## Source excerpt
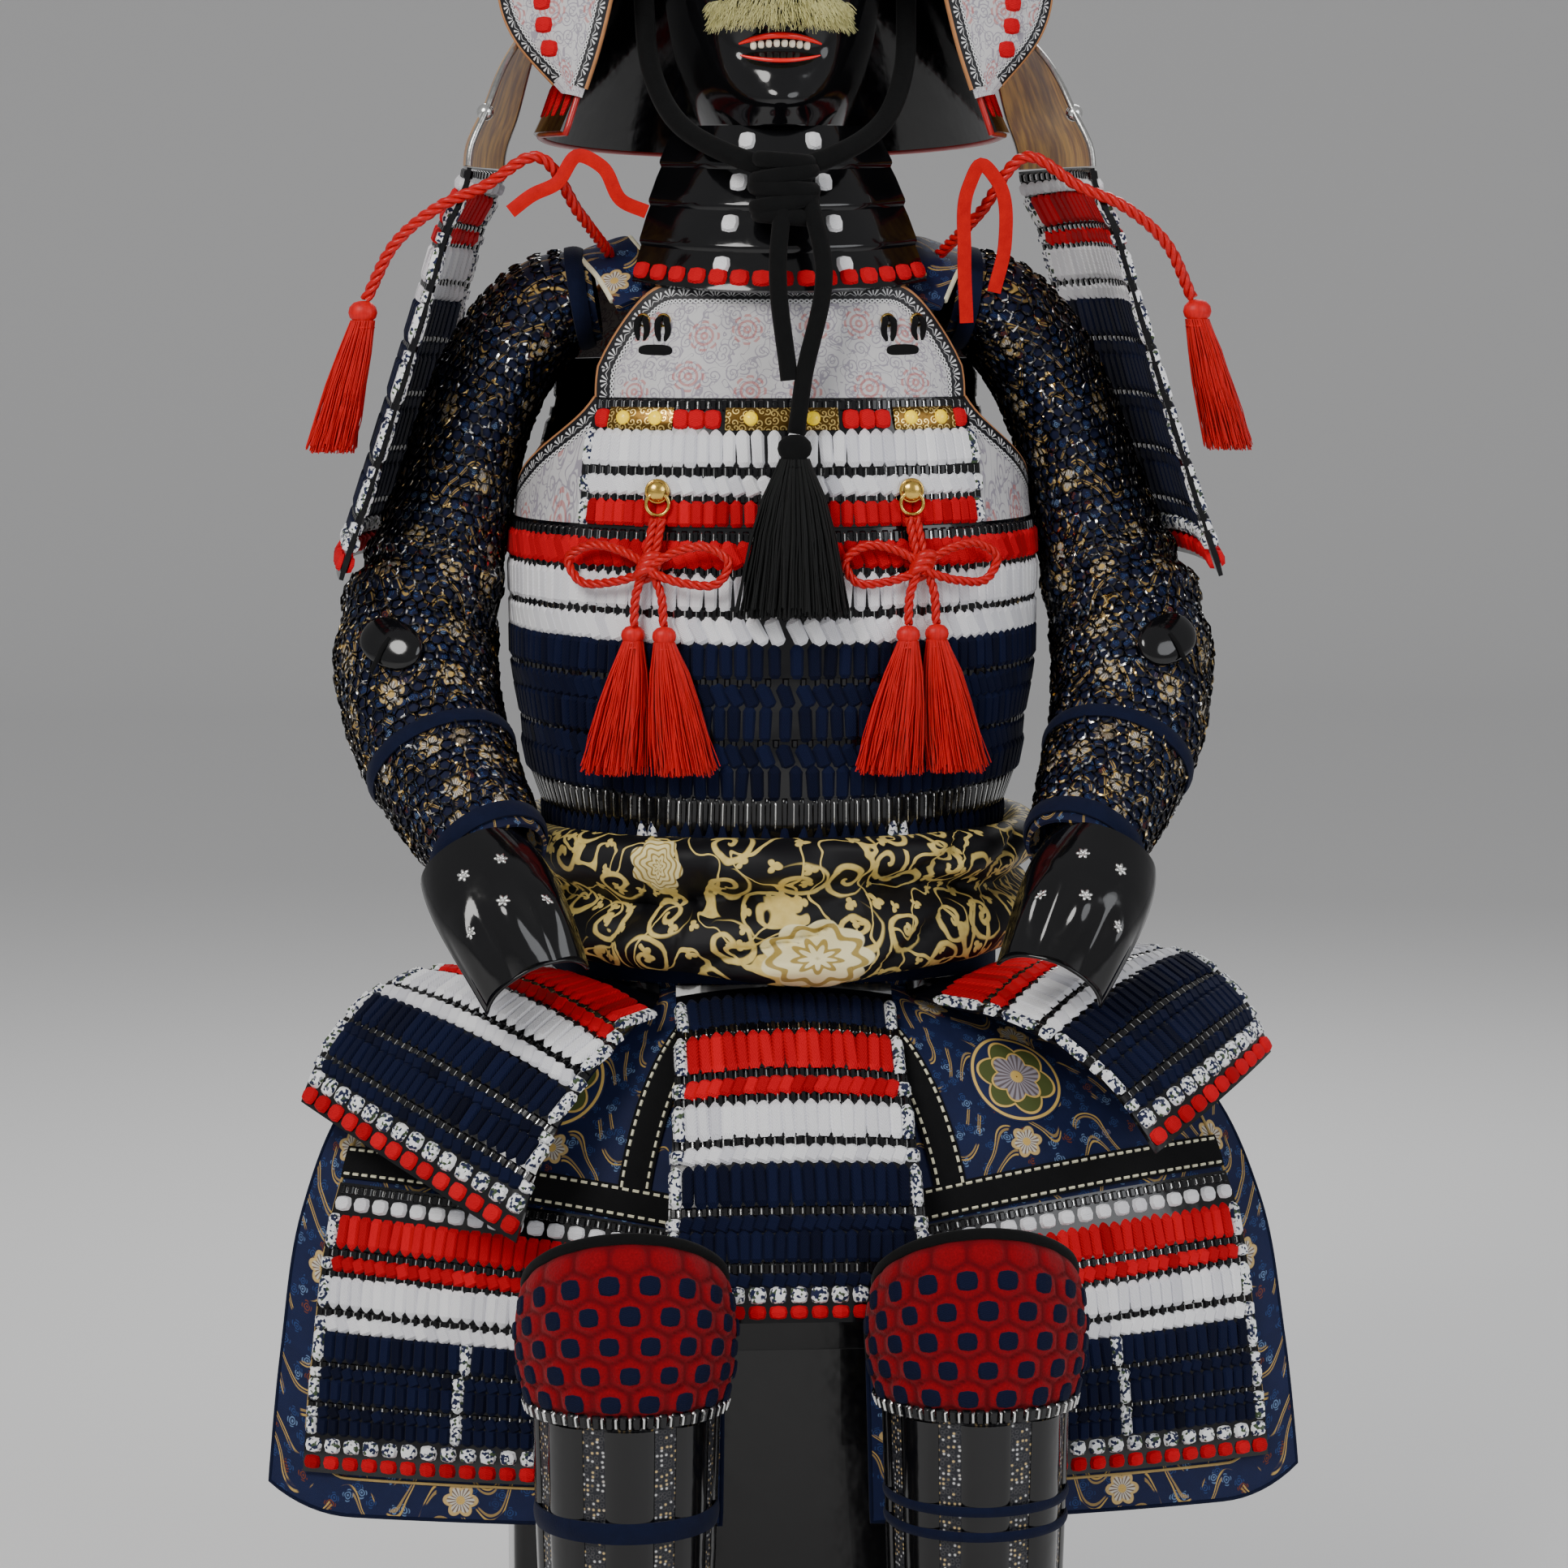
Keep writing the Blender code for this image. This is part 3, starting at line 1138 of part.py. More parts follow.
def build_chest_cord(side):
    """A gilt ring on its stud, the red cord tied below it in a bow, and the bow's two tassels."""
    name = SIDE_NAMES[side]
    lames = [bpy.data.objects["chest_lames"], bpy.data.objects["torso_lames"]]
    at = Vector((CHEST_RING.x * side, 0, CHEST_RING.z))
    at.y = torso_surface(at.x, at.z, 0.016)
    stud = ball(f"chest_ring_{name}", at, (0.008, 0.005, 0.008), "gilt", 8, 5)
    ring_route = [at + Vector((0.0082 * math.sin(a), -0.002, -0.009 - 0.0082 * math.cos(a)))
                  for a in [2 * math.pi * i / 12 for i in range(1, 12)]]
    ends = [at + Vector((x, -0.001, -0.0172)) for x in (0.001, -0.001)]
    ring_route = [ends[0], *ring_route, ends[1]]
    ring = tube("ring", ring_route, 0.0026, "gilt", 5, 1.9)
    stud = join_solids(stud, ring)
    seat([stud], lames, (0, 1, 0))

    knot_at = Vector((BOW_KNOT.x * side, 0, BOW_KNOT.z))
    out = PLATE_WALL + LAME_STEP + CHEST_CORD / 2 + 0.004
    knot_at.y = torso_surface(knot_at.x, knot_at.z, out)

    def on_body(dx, dz, more=0.0):
        x, z = knot_at.x + dx, knot_at.z + dz
        return Vector((x, torso_surface(x, z, out + more), z))

    knot = ball(f"chest_cord_{name}", knot_at, (0.011, 0.008, 0.010), "red_silk", 10, 6)
    parts = []
    for way in (1, -1):
        route = [on_body(way * dx, dz, 0.002 * (way + 1)) for dx, dz in BOW_LOOP]
        parts.append(tube(f"loop_{way}", route, CHEST_CORD, "red_silk", 6, 2.6))
        tail = [on_body(way * 0.002, -0.004), on_body(way * 0.009, -0.020), on_body(way * BOW_TAIL, -0.042)]
        parts.append(tube(f"tail_{way}", tail, CHEST_CORD, "red_silk", 6, 2.6))
    rise = [on_body(0, 0), on_body(at.x * 0.4 - knot_at.x * 0.4, 0.014), on_body(at.x - knot_at.x, 0.0345)]
    parts.append(tube("rise", rise, CHEST_CORD, "red_silk", 6, 2.6))
    cord = join_solids(knot, *parts)
    before = min(v.co.y for v in cord.data.vertices)
    seat([cord], lames + [stud], (0, 1, 0))
    moved = min(v.co.y for v in cord.data.vertices) - before
    for way in (1, -1):
        top = on_body(way * BOW_TAIL, -0.042) + Vector((0, moved, -GAP))
        where = "outer" if way == side else "inner"
        made = tassel(f"tassel_chest_{name}_{where}", top, 0.092, 0.0085, 0.019, 12, "red_silk", 0.5,
                      (way * 0.0150, 0.0))
        seat([made], lames, (0, 1, 0), reach=0.03, away=0.02)


def build_shoulder_cord(side):
    """The twisted cord from the shoulder strap over the top of the guard, and its tassel outside."""
    name = SIDE_NAMES[side]
    route = [Vector((x * side, y, z)) for x, y, z in SHOULDER_ROUTE]
    made = tube(f"shoulder_cord_{name}", route, SHOULDER_CORD, "red_silk", 6, 2.2)
    seat([made], [bpy.data.objects[f"shoulder_strap_{name}"]], (0, 0, -1), away=0.01)
    lowest = min(made.data.vertices, key=lambda corner: corner.co.z).co
    top = Vector((lowest.x, lowest.y, lowest.z - GAP))
    lean = (0.024 * side, 0.0)
    tail = tassel(f"tassel_shoulder_{name}", top, 0.090, 0.0100, 0.013, 12, "red_silk", 0.8, lean)
    return made, tail


def build_ribbon(side):
    """A flat red ribbon that hangs doubled beside the throat."""
    points = even_path([(x * side, y, z) for x, y, z in RIBBONS[side]], 0.013)
    facing = [Vector((0.15 * side, -1, 0)) for _ in points]
    made = strip(f"ribbon_{SIDE_NAMES[side]}", points, facing, 0.010, 0.0014, "red_silk")
    near = (f"shoulder_cord_{SIDE_NAMES[side]}", "throat_guard", "neck_guard")
    seat([made], [bpy.data.objects[part] for part in near], (0, 1, 0), reach=0.1, away=0.03)


def shift_all():
    """Moves the set in depth so that the origin lies under the middle of its box."""
    for made in bpy.data.objects:
        for corner in made.data.vertices:
            corner.co.y += DEPTH_SHIFT


def main():
    """Builds every sub-part in an order that lets each be seated on the ones before it."""
    clear_scene()
    build_box()
    build_stand()
    build_bowl()
    build_visor()
    build_neck_guard()
    build_mask()
    build_throat_guard()
    build_cuirass()
    seat([bpy.data.objects["face_mask"], bpy.data.objects["throat_guard"]],
         [bpy.data.objects["chest_plate"]], (0, 1, 0))
    build_waist_lacing()
    build_sash()
    build_tassets()
    for side in SIDE_NAMES:
        build_wing(side)
        build_shoulder_strap(side)
        build_thigh_guard(side)
        build_leg(side)
        build_sleeve(side)
        build_hand_plate(side)
        build_shoulder_cord(side)
        build_shoulder_guard(side)
        build_chest_cord(side)
        build_ribbon(side)
    build_chin_cord()
    shift_all()


main()
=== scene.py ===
"""The looks of a suit of samurai armour seated on its armour box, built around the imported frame.

Metres, +Z up, the front faces -Y. Every place is worked out in the suit's own frame, whose middle
is DEPTH_SHIFT in front of the frame's origin, and moved there when a piece is finished.
"""

import copy
import logging
import math
from dataclasses import dataclass
from enum import IntEnum
from typing import Callable, Iterable, Sequence

import bmesh
import bpy
import numpy as np
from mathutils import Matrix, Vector


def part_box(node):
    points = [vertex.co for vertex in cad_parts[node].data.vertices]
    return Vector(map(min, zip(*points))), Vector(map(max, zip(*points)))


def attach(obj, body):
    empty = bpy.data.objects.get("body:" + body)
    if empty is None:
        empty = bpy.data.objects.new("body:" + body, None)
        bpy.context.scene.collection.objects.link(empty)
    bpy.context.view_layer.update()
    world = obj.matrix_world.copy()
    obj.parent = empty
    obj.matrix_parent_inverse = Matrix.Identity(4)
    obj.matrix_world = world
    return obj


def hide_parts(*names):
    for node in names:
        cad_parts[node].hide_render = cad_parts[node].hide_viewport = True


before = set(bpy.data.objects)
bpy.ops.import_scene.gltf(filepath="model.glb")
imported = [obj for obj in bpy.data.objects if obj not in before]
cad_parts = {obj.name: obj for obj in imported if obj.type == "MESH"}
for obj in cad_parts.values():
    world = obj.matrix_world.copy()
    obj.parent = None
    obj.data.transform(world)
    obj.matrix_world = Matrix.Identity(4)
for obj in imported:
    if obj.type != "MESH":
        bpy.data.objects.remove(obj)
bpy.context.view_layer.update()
LOG = logging.getLogger("armour")

Array = np.ndarray
Socket = bpy.types.NodeSocket
PlaceRow = tuple[float, ...]

DEPTH_SHIFT = 0.06851
ROOT = "root"
SEED = 7
SIDES = ((1, "right"), (-1, "left"))
UV_NAME = "UVMap"

# Walls and steps shared with the solids
CLOTH_WALL = 0.0025
PLATE_WALL = 0.004
LAME_STEP = 0.0035
LEATHER_WALL = 0.003
MASK_WALL = 0.0025
GAP = 0.0004


class Dye(IntEnum):
    """What a stitch, a lame head or an edge braid is made of; the silver glint is a painted highlight
    between lame heads.
    """

    NAVY = 0
    WHITE = 1
    RED = 2
    PATTERN = 3
    LACQUER = 4
    # painted highlights: silver strips laid between lacquered lame heads stand for the glints of light on
    # them
    SILVER_GLINT = 5
    GILT = 6


class Stitch(IntEnum):
    """The unit shapes that the lacing is made of."""

    CORD = 0
    HEAD = 1
    CUSHION = 2


class Strip(IntEnum):
    """The kinds of row that a laced panel shows, from its top down."""

    LONG = 0
    SLANT = 1
    HEADS = 2
    SQUARES = 3


# Lines and surfaces

class Spline:
    """A smooth line through rows of numbers, spaced by the lengths between their places."""

    def __init__(self, rows: Sequence[PlaceRow], place: Callable = lambda row: Vector(row[0:3])) -> None:
        """Keeps the rows and the length at each.

        Args:
            rows: rows of numbers of one length.
            place: gives the point of a row, which sets its distance from the next.
        """
        self.rows = rows
        self.knots = [0.0]
        for a, b in zip(rows, rows[1:]):
            self.knots.append(self.knots[-1] + (place(b) - place(a)).length)
        self.length = self.knots[-1]

    def slope(self, k: int) -> list[float]:
        """The rate of change at row k, weighted so that uneven rows don't overshoot.

        Args:
            k: the row's number.

        Returns:
            The rate for each number in the row.
        """
        rows, knots = self.rows, self.knots
        if k == 0 or k == len(rows) - 1:
            a, b = (0, 1) if k == 0 else (k - 1, k)
            return [(q - p) / (knots[b] - knots[a]) for p, q in zip(rows[a], rows[b])]
        before, after = knots[k] - knots[k - 1], knots[k + 1] - knots[k]
        return [((q - p) / before * after + (r - q) / after * before) / (before + after)
                for p, q, r in zip(rows[k - 1], rows[k], rows[k + 1])]

    def at(self, share: float) -> tuple[float, ...]:
        """The row of numbers at a share of the whole length.

        Args:
            share: how far along, from 0 to 1.

        Returns:
            The numbers of that row.
        """
        wanted = min(max(share, 0.0), 1.0) * self.length
        k = 0
        while k < len(self.rows) - 2 and wanted > self.knots[k + 1]:
            k += 1
        width = self.knots[k + 1] - self.knots[k]
        f = (wanted - self.knots[k]) / width
        start, end = self.slope(k), self.slope(k + 1)
        found = []
        for p, q, m, n in zip(self.rows[k], self.rows[k + 1], start, end):
            found.append((2 * f ** 3 - 3 * f * f + 1) * p + (f ** 3 - 2 * f * f + f) * width * m
                         + (3 * f * f - 2 * f ** 3) * q + (f ** 3 - f * f) * width * n)
        return tuple(found)


def even_path(route: Sequence, spacing: float) -> Array:
    """Points at an even spacing on a smooth line through a route.

    Args:
        route: the points that the line passes.
        spacing: the distance from one found point to the next.

    Returns:
        The points, one a row.
    """
    line = Spline([tuple(p) for p in route])
    count = max(3, round(line.length / spacing) + 1)
    return np.array([line.at(t) for t in np.linspace(0.0, 1.0, count)])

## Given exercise
Reproduce exactly the lines from the line with "build_box()" through the line with "obj.matrix_world = world", both end lines included, and only those lines.

## Full solution
    build_box()
    build_stand()
    build_bowl()
    build_visor()
    build_neck_guard()
    build_mask()
    build_throat_guard()
    build_cuirass()
    seat([bpy.data.objects["face_mask"], bpy.data.objects["throat_guard"]],
         [bpy.data.objects["chest_plate"]], (0, 1, 0))
    build_waist_lacing()
    build_sash()
    build_tassets()
    for side in SIDE_NAMES:
        build_wing(side)
        build_shoulder_strap(side)
        build_thigh_guard(side)
        build_leg(side)
        build_sleeve(side)
        build_hand_plate(side)
        build_shoulder_cord(side)
        build_shoulder_guard(side)
        build_chest_cord(side)
        build_ribbon(side)
    build_chin_cord()
    shift_all()


main()
=== scene.py ===
"""The looks of a suit of samurai armour seated on its armour box, built around the imported frame.

Metres, +Z up, the front faces -Y. Every place is worked out in the suit's own frame, whose middle
is DEPTH_SHIFT in front of the frame's origin, and moved there when a piece is finished.
"""

import copy
import logging
import math
from dataclasses import dataclass
from enum import IntEnum
from typing import Callable, Iterable, Sequence

import bmesh
import bpy
import numpy as np
from mathutils import Matrix, Vector


def part_box(node):
    points = [vertex.co for vertex in cad_parts[node].data.vertices]
    return Vector(map(min, zip(*points))), Vector(map(max, zip(*points)))


def attach(obj, body):
    empty = bpy.data.objects.get("body:" + body)
    if empty is None:
        empty = bpy.data.objects.new("body:" + body, None)
        bpy.context.scene.collection.objects.link(empty)
    bpy.context.view_layer.update()
    world = obj.matrix_world.copy()
    obj.parent = empty
    obj.matrix_parent_inverse = Matrix.Identity(4)
    obj.matrix_world = world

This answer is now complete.